Intentional discovery: Instead of optimizing for time spent, platforms can optimize for value received—curation that helps audiences get what they need rather than what keeps them hooked.
Meaningful interaction: AI-powered media doesn’t have to be isolating. Used well, it can enhance shared experiences—collaborative storytelling, interactive narratives, and deeper engagement rather than passive consumption.
The media industry must decide: Are we architects of engagement or engineers of addiction?”
The Mediator
Written by Doug Shapiro, an independent advisor and consultant, Senior Advisor at BCG, former Chief Strategy Officer at Turner (WarnerMedia), head of IR at Time Warner, and Institutional Investor ranked Wall Street media analyst.

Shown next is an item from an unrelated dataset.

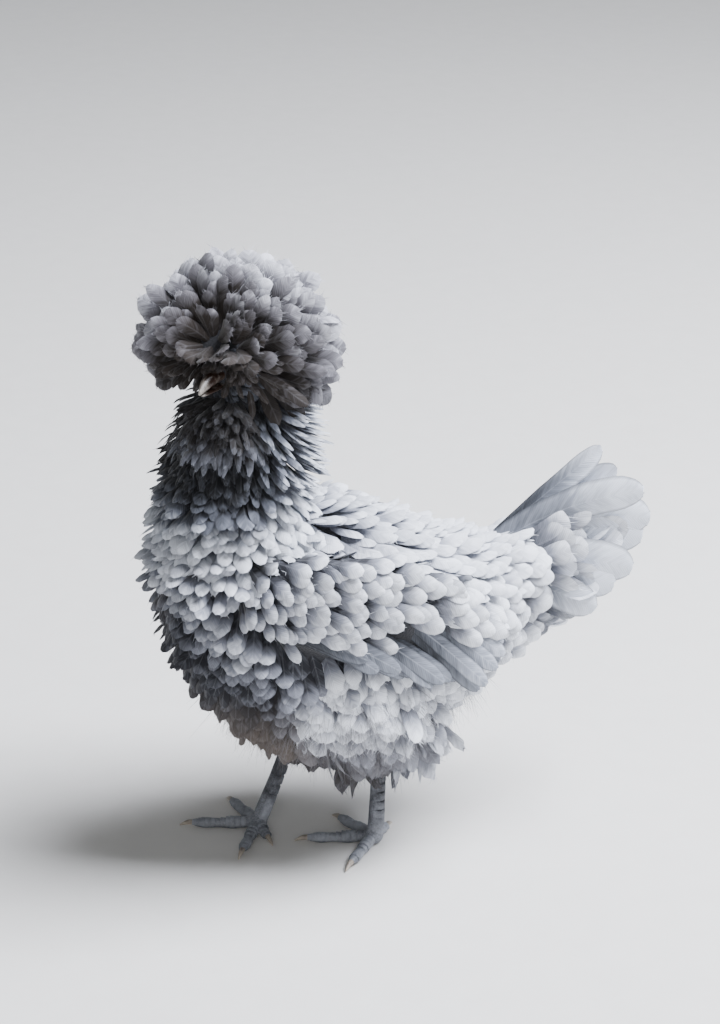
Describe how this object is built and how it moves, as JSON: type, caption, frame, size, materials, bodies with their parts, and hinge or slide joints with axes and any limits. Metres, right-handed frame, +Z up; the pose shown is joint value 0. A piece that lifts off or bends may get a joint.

“A shift is underway across media. It’s happening on YouTube and Reels, Roblox and Fortnite, Soundcloud and Spotify and here, on Substack. On these platforms—across video, gaming, music and journalism—consumers are redirecting their time and attention to non-institutional, non-corporate content. Call it user generated, social, short form, independent, creator, whatever you like.
(…)
A common thread among this non-corporate content is that it usually doesn’t meet the same standards as corporate content. It is lower fidelity, less polished, less produced, more amateurish, rawer, more experimental. Measured against traditional standards of quality, you would call a lot of it crap. In most cases, traditional media companies would be embarrassed to put it out. But it keeps taking share of consumer time and attention anyway.
The only possible inference is that a lot of consumers are changing how they define quality in media, at least some of the time. For executives at incumbent media companies, it’s a big blind spot and a big problem.”